Looking at the annual increases in average power output from wind and solar shows a much more sober reality than the excessive hype regularly pumped out by some of the Energiewende’s more enthusiastic promoters. In the last five years the annual increase in average power generated by wind and solar has averaged 0.7 GW per year. This is only 1% of Germany’s average total electricity demand of 70 GW. Therefore at current growth rates Germany will not get more than 50% of its electricity from wind and solar before 2050 without a significant acceleration of the build up of wind and solar. The Whole Equation
If we are to stabilise atmospheric carbon dioxide levels at 450 parts per million we will need to see a transition from fossil fuels to renewable energy in the next few decades. This transition will be historically unprecedented in both speed and scale. A key way to measure its progress therefore is to compare it with previous energy transitions. In Germany’s case the two most recent energy transitions involved gas and nuclear energy, which commenced in the 1960s and 1970s respectively.
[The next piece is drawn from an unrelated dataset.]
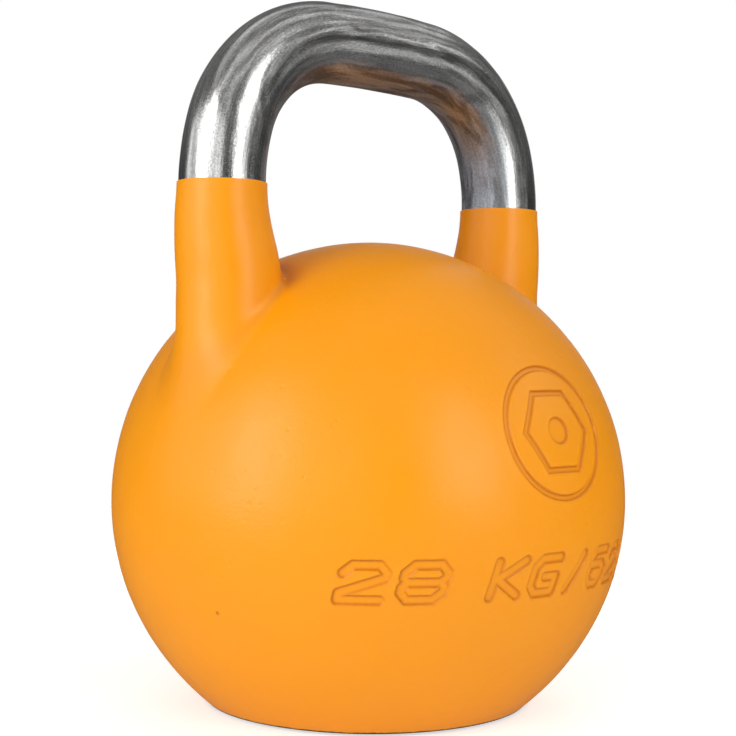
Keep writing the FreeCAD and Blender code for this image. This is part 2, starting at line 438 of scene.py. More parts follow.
def zip_loops(verts, one, two, centre):
    """Triangles between two loops round one upright axis, matched by angle."""
    def ordered(loop):
        pts = verts[loop] - centre
        turn = np.arctan2(pts[:, 1], pts[:, 0])
        order = np.argsort(turn)
        return [loop[i] for i in order], np.append(turn[order], turn[order[0]] + 2 * math.pi)

    a, turn_a = ordered(one)
    b, turn_b = ordered(two)
    out = []
    i = j = 0
    while i < len(a) or j < len(b):
        if i < len(a) and (j >= len(b) or turn_a[i + 1] <= turn_b[j + 1]):
            out.append((a[i], a[(i + 1) % len(a)], b[j % len(b)]))
            i += 1
        else:
            out.append((a[i % len(a)], b[(j + 1) % len(b)], b[j]))
            j += 1
    return np.array(out)


# ---------------------------------------------------------------- coat
NET_LOW = (-107.0, -107.0, -3.0)
NET_HIGH = (107.0, 107.0, 209.0)
OUTER_STEP = 2.5
INNER_STEP = 5.0
OUTER_RIM_Z = COAT_TOP - 0.25
INNER_RIM_Z = IRON_TOP - 0.2

# The outer triangles are split once for each zone. A root zone is a share of the root's radius,
# and whether only its tight part counts. A mark zone is a distance. A pit zone is a distance and
# the least depth of pit that counts.
ROOT_MARGIN = 0.6
TIGHT_ROOT = 1.4 * BLEND_FRONT
PLAIN_RIM = 3.0
ROOT_ZONES = ((1.0, False), (0.45, True))
MARK_ZONES = (2.6, 1.3, 0.62)
PIT_ZONES = ((2.0, 0.0), (0.9, 0.0), (0.4, 0.5))

# Rings from the outer skin over a horn's top edge and down along the bar: radius and height.
HORN_EDGE = (
    (HORN_R - 0.05, COAT_TOP - 0.1),
    (HORN_R - 0.18, COAT_TOP),
    (BAR_R + 0.05, COAT_TOP),
    (BAR_R + 0.04, IRON_TOP),
)

# Dents all over the ball, small pits in its rough patch, and one deep pinhole.
DENTS = 70
PATCH_PITS = 44
PINHOLE = pin(-74.8, -19.3)
PINHOLE_R = 0.65
PINHOLE_DEPTH = 0.75
# Painted shade in and round the pinhole: its strength and reach.
PINHOLE_SHADE = 1.5
PINHOLE_SHADE_R = 0.8
ROUGH_PATCH = pin(-62.0, 7.0)
ROUGH_PATCH_R = 30.0

# How far the outside is sunk: limits, the lip round the marks, unevenness, and fading at both ends.
LEAST_SINK = 0.02
MOST_SINK = 0.9
LIP = 0.10
LIP_AT = 0.9
LIP_WIDTH = 0.7
LIP_INSIDE = -0.5
BROAD_WAVE = 0.16
FINE_WAVE = 0.05
PLAIN_TOP = 9.0
TOP_FADE = 14.0
FOOT_FADE = 6.0
PIT_REACH = 1.8
PIT_FALL = 2.2
NEAR_MARK = 3.0
DRAW_GAIN = 1.4

# Painted shade: in the marks' walls, in the roots' corners, and as a painted shadow on the ball where a
# root is tight.
WALL_SHADE_AT = -0.2
WALL_SHADE_WIDTH = 0.5
WALL_SHADE_LOST = 0.75
# Painted shade in the roots' corners, heaviest at the crotch, and a painted shadow on the ball beside a
# tight root.
CORNER_SHADE = 0.22
CROTCH_SHADE = 0.75
CORNER_FULL = 1.35
CORNER_FALL = 0.5
CORNER_SHARE = 0.3
CORNER_LEAST = 0.5
ROOT_SHADOW = 1.4
ROOT_SHADOW_UP = 6.5
ROOT_SHADOW_OUT = 2.5
ROOT_SHADOW_BLEND = 3.5
ROOT_SHADOW_FADE = 0.6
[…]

Here are some quantitative comparisons. In 1965 natural gas supplied 1% of Germany’s energy demand, and one decade later it supplied 12.3% of Germany’s energy. Nuclear power first supplied 1% of Germany’s energy in 1974. One decade later it supplied 6.8% of its energy. Non-hydro renewables first supplied 1% of Germany’s energy demand in 2001, and a decade later supplied 7.8% of its energy. The transition to non-hydro renewables is therefore currently slightly faster than that of nuclear, but significantly slower than that towards natural gas. And consider that statistic. Non-hydro renewables only increased from 1% to 7.8% in a decade. If Germany keeps that pace up it will have 100% renewable energy sometime a century from now.
As Vaclav Smil has extensively documented historical energy transitions have been protracted affairs that took many generations. The evidence from Germany so far does not indicate that a transition to renewable energy will be any faster than what has come before.